“Quando eu estou aqui, eu vivo esse momento lindo.” Roberto Carlos não faz força para cantar. Sua voz vai saindo melódica, com as entonações e pausas certas e necessárias, desde que pronuncia esses versos, os primeiros versos de todos os seus shows. E, a partir daí, em uma sucessão de canções, uma após a outra, capazes de emocionar. Em determinado momento, Roberto parecia ser mais do mesmo, como sugere a música, sempre a mesma, que abre suas apresentações. Mas ele alçou-se a uma condição superior por preservar sua crença e identidade artística, pela extrema qualidade de seu trabalho e dos profissionais que o acompanham, pela fina sensibilidade, atenção e respeito ao público. Confirmou-se como rei, quase um “mito” de verdade para quem acompanha sua trajetória. Roberto Carlos sabe que é exemplo e assume essa condição, como agora, ao pedir distanciamento dos fãs ao fazer 80 anos.
Existe o que Nelson Rodrigues chamou de “complexo de vira-lata”, um sentimento coletivo de baixa autoestima e inferioridade dos brasileiros, que é revertido pontualmente por algumas condições muito especiais, algumas performances, desempenhos e protagonismos. Como Roberto Carlos e a urna eletrônica, por exemplo. A urna é uma rara condição estrutural do que fazemos bem feito, modelo para o planeta, ainda que alguns insistam em desconfiar. Já Roberto tem reconhecimento internacional, capaz de domesticar e fazer recolher-se, ao menos temporariamente, o nosso complexo de vira-lata.
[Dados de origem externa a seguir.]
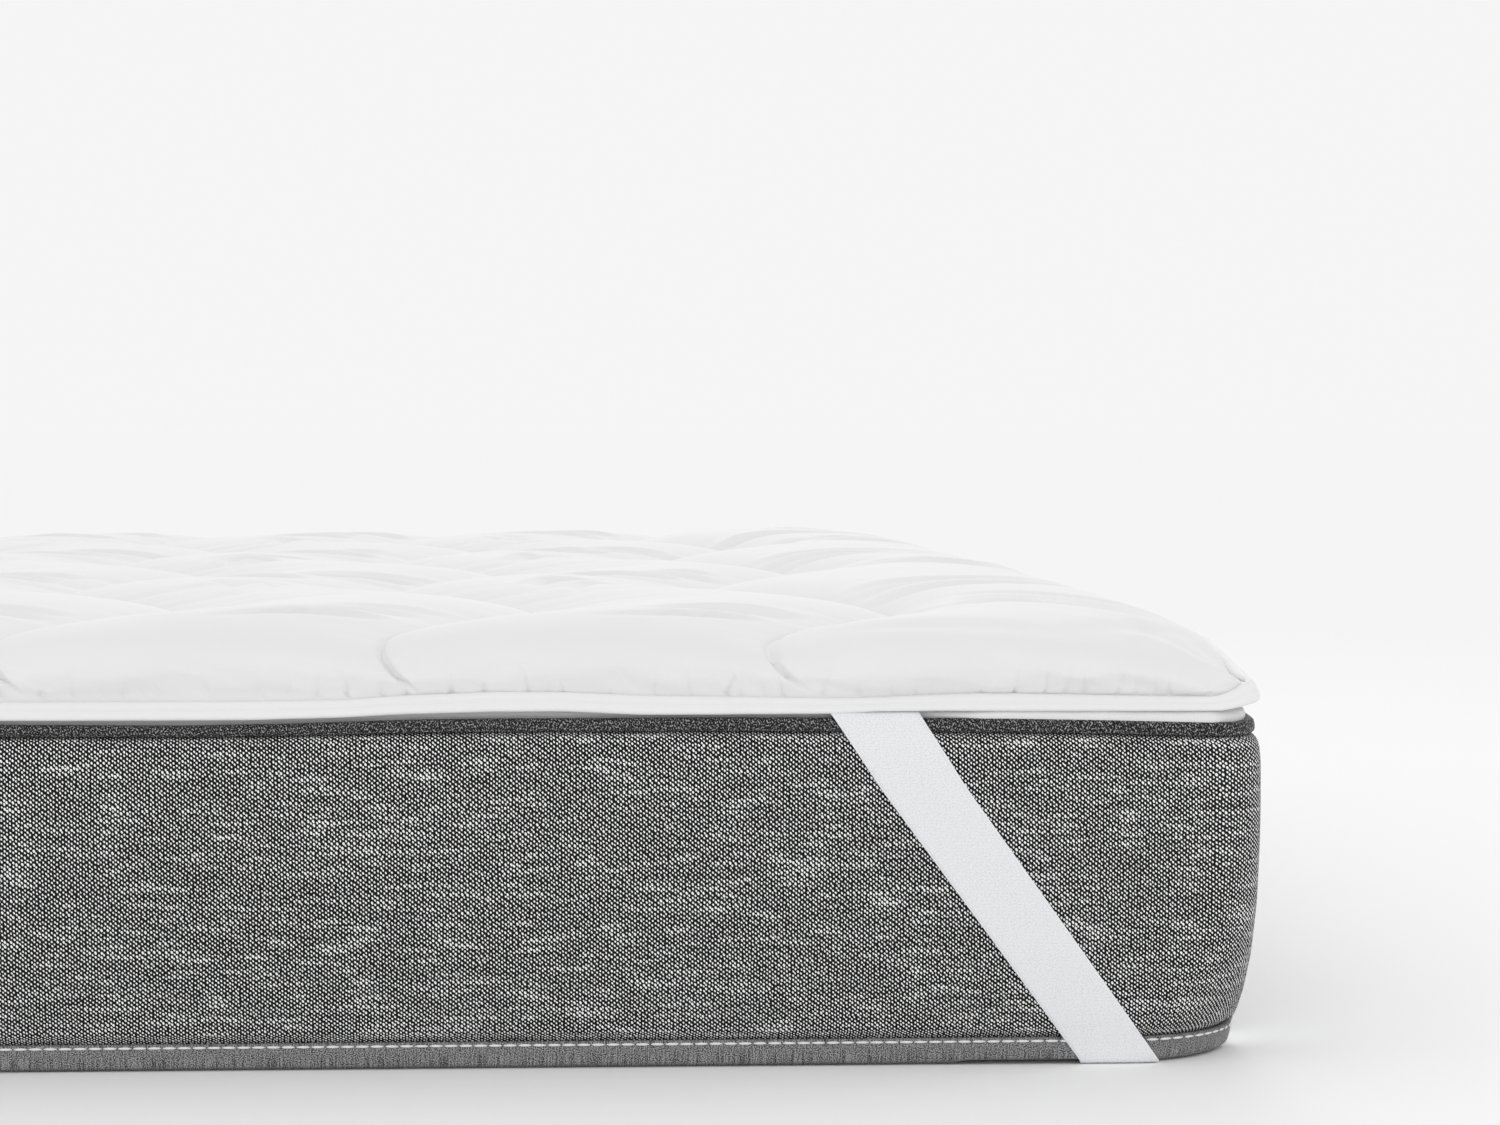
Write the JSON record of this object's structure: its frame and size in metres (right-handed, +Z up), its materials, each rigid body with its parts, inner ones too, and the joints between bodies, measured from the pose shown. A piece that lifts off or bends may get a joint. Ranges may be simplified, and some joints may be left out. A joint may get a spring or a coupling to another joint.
{
  "type": "mattress topper on a mattress",
  "caption": "Thick quilted topper with wave-stitched channels and an edge binding, held by elastic corner straps on a plain taped mattress.",
  "frame": {"origin": "centre of the bounding box at the floor, under the middle of the mattress", "axes": "+X across the width of the bed, +Y along its length towards the far end, +Z up; the end in the picture faces -Y"},
  "size_m": [1.5376, 2.0456, 0.331],
  "materials": {
    "quilted_cotton": "matt white closely woven cotton",
    "edge_binding": "matt white folded binding tape",
    "ribbed_elastic": "cool white ribbed elastic webbing",
    "heather_border": "coarse black and white heather weave",
    "knit_panel": "matt white knitted cover",
    "charcoal_tape": "dark charcoal twill tape",
    "grey_tape": "mid-grey plain woven tape"
  },
  "bodies": {
    "root": {"topper": "quilted_cotton", "topper_binding": "edge_binding", "strap_front_right": "ribbed_elastic", "strap_front_left": "ribbed_elastic", "strap_back_right": "ribbed_elastic", "strap_back_left": "ribbed_elastic", "mattress": "heather_border", "mattress_top_panel": "knit_panel", "mattress_top_tape": "charcoal_tape", "mattress_bottom_tape": "grey_tape"}
  },
  "joints": []
}
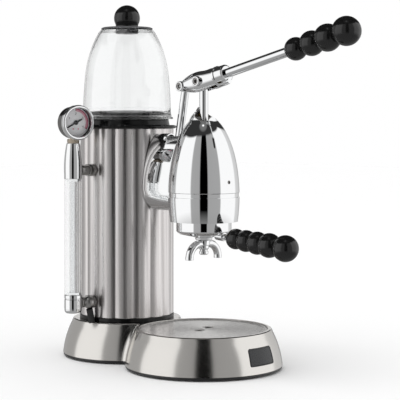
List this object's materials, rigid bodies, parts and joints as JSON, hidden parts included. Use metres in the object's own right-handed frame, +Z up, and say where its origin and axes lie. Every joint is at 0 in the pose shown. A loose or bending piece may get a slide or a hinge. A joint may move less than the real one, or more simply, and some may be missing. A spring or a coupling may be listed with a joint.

Falando em realeza, a britânica também se assume como exemplo, quando consegue. Pelo menos dá demonstrações, como agora, no funeral de Philip, príncipe e marido da Rainha Elizabeth. Apenas 30 pessoas participaram dos atos do funeral. Está certo que a cerimônia de despedida deu-se no reservado espaço da capela do Palácio de Buckingham, mas a preocupação com o distanciamento social em tempos de pandemia ficou evidente. A família real resistiu à tentação de popularizar o ato e os ingleses evitaram aglomerar-se. O exemplo veio de cima e, quando isso acontece, ele costuma ser poderoso.
Exemplos na pandemia, porém, faltam em nosso país, a começar por nosso líder maior. Apesar dos esforços de infectologistas, cientistas e profissionais da saúde, temos – governos e população – feito misérias na pandemia, que tem desnudado a falta de empatia geral. É mais fato do que complexo. A consequência de nossas ações de desapego e desvalorização da vida são quase 400 mil perdas antes da hora. Esta é a tragédia, encarada como banal e natural – afinal, todos morrem um dia, é o que se diz. Esses que perdemos antes da hora já não estão mais aqui para dar sentido ao verso inicial dos shows de Roberto. Mas vale o ensinamento do rei aos 80, de que é hora do exemplo, do distanciamento, de vacina, de cuidar da vida.